**DIRECTIONS FOR THIS TASK**:
Extract the lines from the first line of the records below through the line containing "# Millimetres. +Z", inclusive, and reproduce them exactly as written.

**RECORDS SHOWN**:
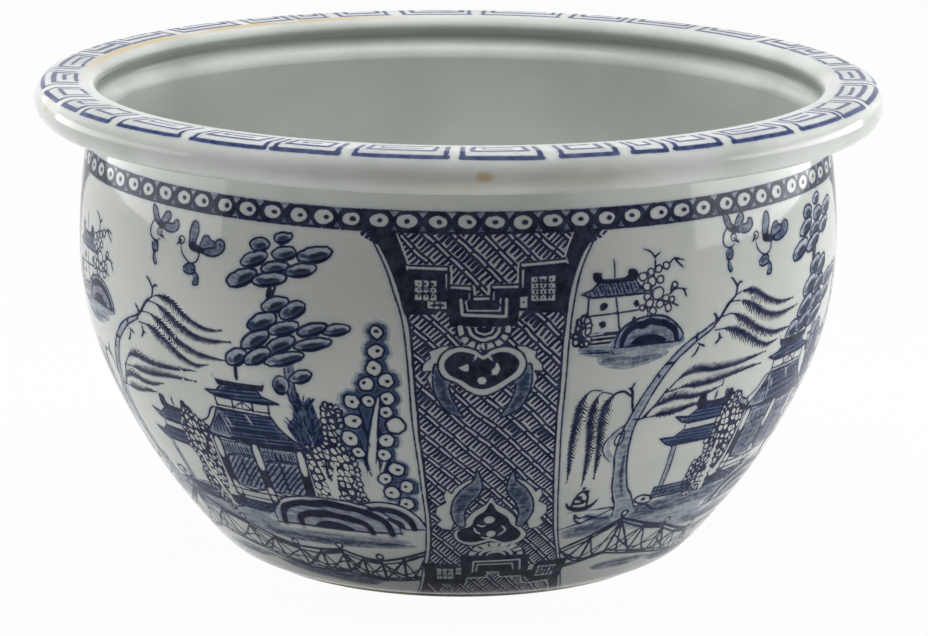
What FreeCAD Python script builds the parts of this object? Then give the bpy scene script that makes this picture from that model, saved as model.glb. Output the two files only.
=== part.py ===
import FreeCAD, Part
import os

import Sketcher

# Blue and white fish bowl jardiniere: a deep round porcelain bowl with a rolled rim,
# standing on a low turned foot ring. The thrown sections of clay meet at level luted
# joints, and three skins of glaze cover the outside, the inside and the rim.
# Millimetres. +Z up, with the origin on the ground under the centre of the bowl.

# Driving sizes: name, value and what it measures.
SIZES = [
    ("foot_radius", 116.0, "outer radius of the foot ring"),
    ("foot_width", 14.0, "breadth of the foot ring"),
    ("foot_height", 7.0, "height of the foot ring and depth of the recess in it"),
    ("foot_reveal", 2.0, "bare clay that shows under the edge of the glaze"),
    ("foot_chamfer", 1.0, "worn bevel on both lower edges of the foot ring"),
    ("heel_flare", 12.3, "outward growth of the heel above the foot"),
    ("heel_curve", 25.7, "radius of the heel"),
    ("base_thickness", 10.0, "thickness of the base disc"),
    ("base_flare", 9.7, "outward growth over the edge of the base disc"),
    ("base_curve", 70.0, "radius of the base disc's edge"),
    ("lower_height", 90.0, "height of the lower wall"),
    ("lower_flare", 56.1, "outward growth over the lower wall"),
    ("lower_curve", 316.0, "radius of the lower wall's outer side"),
    ("inner_curve", 240.0, "radius of the lower wall's inner side"),
    ("belly_rise", 63.4, "height from the luted joint to the widest place"),
    ("belly_flare", 12.5, "outward growth from the luted joint to the widest place"),
    ("belly_curve", 167.0, "radius of the wall below the widest place"),
    ("neck_rise", 66.1, "height from the widest place to the neck"),
    ("neck_draw", 6.0, "inward draw from the widest place to the neck"),
    ("neck_curve", 367.5, "radius of the wall above the widest place"),
    ("wall_at_base", 22.0, "wall of the lower section where it stands on the base disc"),
    ("wall_at_joint", 8.0, "wall at the luted joint"),
    ("wall_at_neck", 5.5, "wall from the widest place to the neck"),
    ("glaze_thickness", 0.5, "thickness of the glaze"),
    ("rim_overhang", 29.4, "reach of the rim beyond the neck"),
    ("rim_roll_radius", 11.0, "radius of the rim's rolled outer edge"),
    ("rim_cove", 2.5, "hollow where the rim's underside meets the neck"),
    ("lip_flare", 2.0, "how much wider the lip's inner side is than the neck's"),
    ("lip_radius", 5.5, "rounding of the lip's inner edge"),
    ("lip_fall", 0.6, "fall of the rim's top towards the lip"),
    ("lip_undercut", 3.2, "depth of the hollow under the lip, from the lip's inner side"),
    ("lip_underside", 6.0, "height from the lip's side down to the deepest place of the hollow"),
    ("lip_under_curve", 3.7, "radius of both bends of the lip's underside"),
    ("hollow_curve", 8.0, "radius of both bends from the hollow to the neck's inner side"),
]

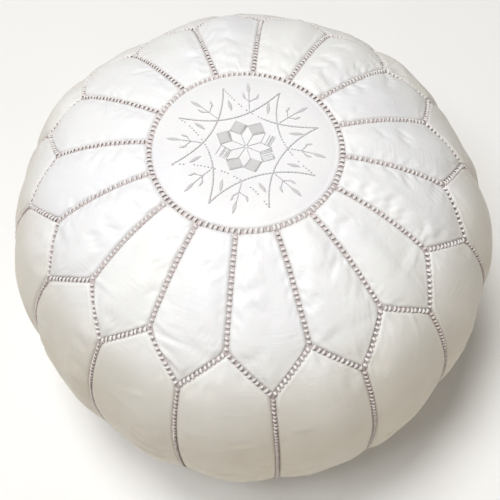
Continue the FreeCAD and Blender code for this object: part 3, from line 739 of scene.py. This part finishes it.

**RESPONSE TO THE TASK**:
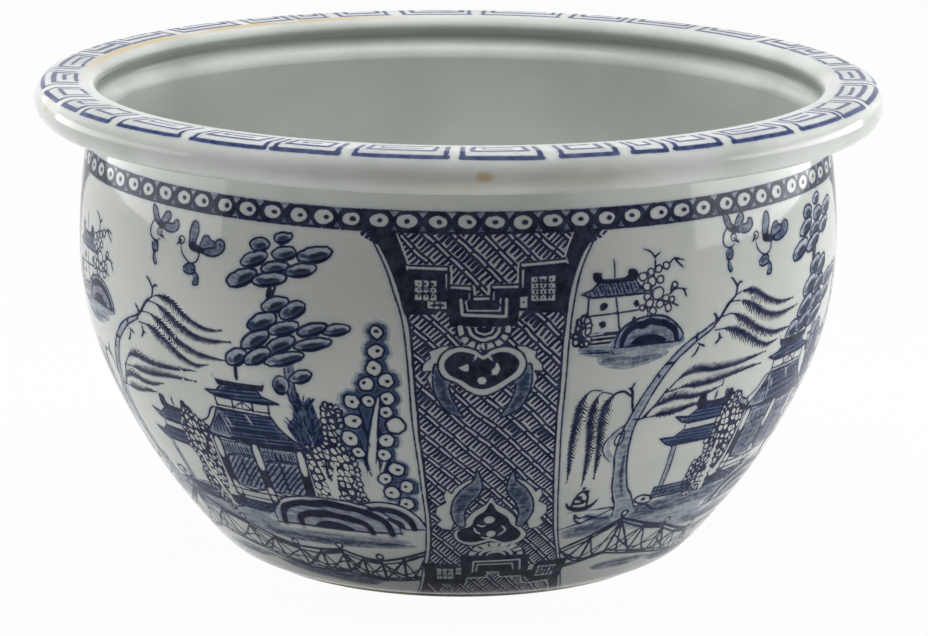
What FreeCAD Python script builds the parts of this object? Then give the bpy scene script that makes this picture from that model, saved as model.glb. Output the two files only.
=== part.py ===
import FreeCAD, Part
import os

import Sketcher

# Blue and white fish bowl jardiniere: a deep round porcelain bowl with a rolled rim,
# standing on a low turned foot ring. The thrown sections of clay meet at level luted
# joints, and three skins of glaze cover the outside, the inside and the rim.
# Millimetres. +Z up, with the origin on the ground under the centre of the bowl.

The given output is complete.